We first eat with our eyes and then with our mouths. Colour and design have a magical influence on our senses. A few strands of saffron turn an off-white looking sheera into a colourful concoction and a pinch of turmeric gives any dish that golden yellow glow instantly appealing to our visual senses. While the way food or drink appear has a major sensory impact on human beings, the way it is presented also affects the way food is perceived even though the qualities influencing the perception are extrinsic to the cuisine itself. Expert chefs are known to use colourful plates or artistic crockery and tableware to create visual master pieces with food, charming the consumers with their dishes.

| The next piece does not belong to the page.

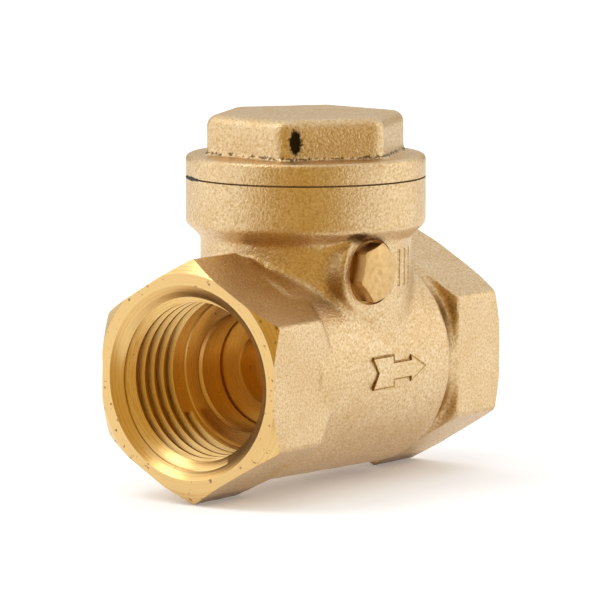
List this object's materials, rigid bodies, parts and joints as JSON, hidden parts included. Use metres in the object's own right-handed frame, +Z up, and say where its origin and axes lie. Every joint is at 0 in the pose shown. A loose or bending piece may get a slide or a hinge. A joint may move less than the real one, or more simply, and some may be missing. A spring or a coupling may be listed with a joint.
{
  "type": "swing check valve",
  "caption": "Inline swing check valve with hexagonal female-threaded ends, a screwed bonnet cap and a hinged clapper disc that closes against back flow.",
  "frame": {"origin": "centre of the inlet's threaded mouth, on the pipe axis", "axes": "+X along the pipe axis in the flow direction, +Z up the bonnet's axis to the cap, -Y towards the side with the flow arrow and the hinge-pin plug"},
  "size_m": [0.0465, 0.0288, 0.0446],
  "materials": {
    "cast_brass": "sand cast and shot blasted, turned at the ends",
    "cap_brass": "forged and shot blasted",
    "gasket": "pressed fibre and rubber",
    "pin_steel": "ground",
    "plug_brass": "drawn bar, faced",
    "hanger_brass": "as cast",
    "disc_brass": "turned",
    "washer_steel": "stamped",
    "nut_brass": "turned"
  },
  "bodies": {
    "body": {"valve_body": "cast_brass", "bonnet_cap": "cap_brass", "bonnet_gasket": "gasket", "hinge_pin": "pin_steel", "pin_plug": "plug_brass"},
    "hanger": {"hanger_arm": "hanger_brass"},
    "disc": {"clapper_disc": "disc_brass", "disc_washer": "washer_steel", "disc_nut": "nut_brass"}
  },
  "joints": [
    {"name": "clapper_swing", "type": "hinge", "parent": "body", "child": "hanger", "pos_m": [0.02, 0, 0.012], "axis": [0, -1, 0], "range_deg": [0, 55]},
    {"name": "disc_spin", "type": "hinge", "parent": "hanger", "child": "disc", "pos_m": [0.01987, 0, 0], "axis": [1, 0, 0], "continuous": true}
  ]
}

A recent research by a team of researchers published in Flavour Journal has found that the colour of the mug or cup in which coffee is served influences the perceived taste and favour of coffee. Three coloured cups - white, blue and clear - were used to see the impressions of colour on people’s perception on flavour, bitterness, sweetness and quality of the cup. Cafe Latte was the type of coffee used to test the colour-coffee flavour interaction.
Interestingly, participants found that coffee in the white cup which is most widely used to drink coffee across the world had intensified bitterness and diminished sweetness compared to the clear mug. The blue mug on the other hand intensified both sweetness as well as bitterness. The study indicates that the colour of the cup in which coffee is served not only has artistic value but also the overall coffee drinking experience.

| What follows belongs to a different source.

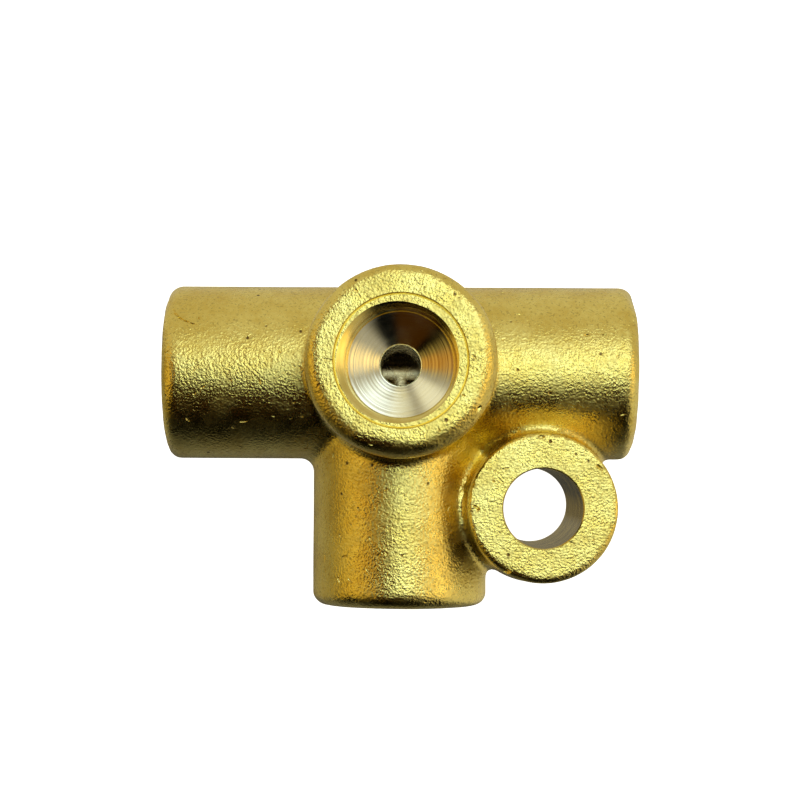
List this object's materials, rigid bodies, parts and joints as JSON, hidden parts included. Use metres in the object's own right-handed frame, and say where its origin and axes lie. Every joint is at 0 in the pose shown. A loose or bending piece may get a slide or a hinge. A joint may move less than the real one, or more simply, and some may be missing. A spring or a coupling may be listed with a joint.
{
  "type": "brake pipe connector",
  "caption": "Forged brass pipe connector with three arms in one plane, a front boss square to them, a threaded port with a conical seat in each, and an offset mounting eye.",
  "frame": {"origin": "centre of the mounting hole on the eye's back face, the face that bolts to the vehicle", "axes": "+X along the through arms, towards the arm beside the eye; +Y away from the lower arm; +Z along the mounting bolt and out of the front port"},
  "size_m": [0.04, 0.0275, 0.0275],
  "materials": {
    "forged_brass": "shot-blasted forging with machined ports",
    "turned_brass": "bright turned, with concentric tool marks"
  },
  "bodies": {
    "root": {"body": "forged_brass", "left_seat": "turned_brass", "right_seat": "turned_brass", "lower_seat": "turned_brass", "front_seat": "turned_brass"}
  },
  "joints": []
}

This research is significant especially in the light of increasing coffee consumption and burgeoning cafes across the world. Baristas and cafe owners perhaps need to analyse the choice of crockery and presentation while planning their business ventures to successfully appeal to the consumers. One wonders if the steel grey tumblers that are normally used in fast food joints and homes in India negate the colour-flavour interaction or enhances it; is something that has to be researched.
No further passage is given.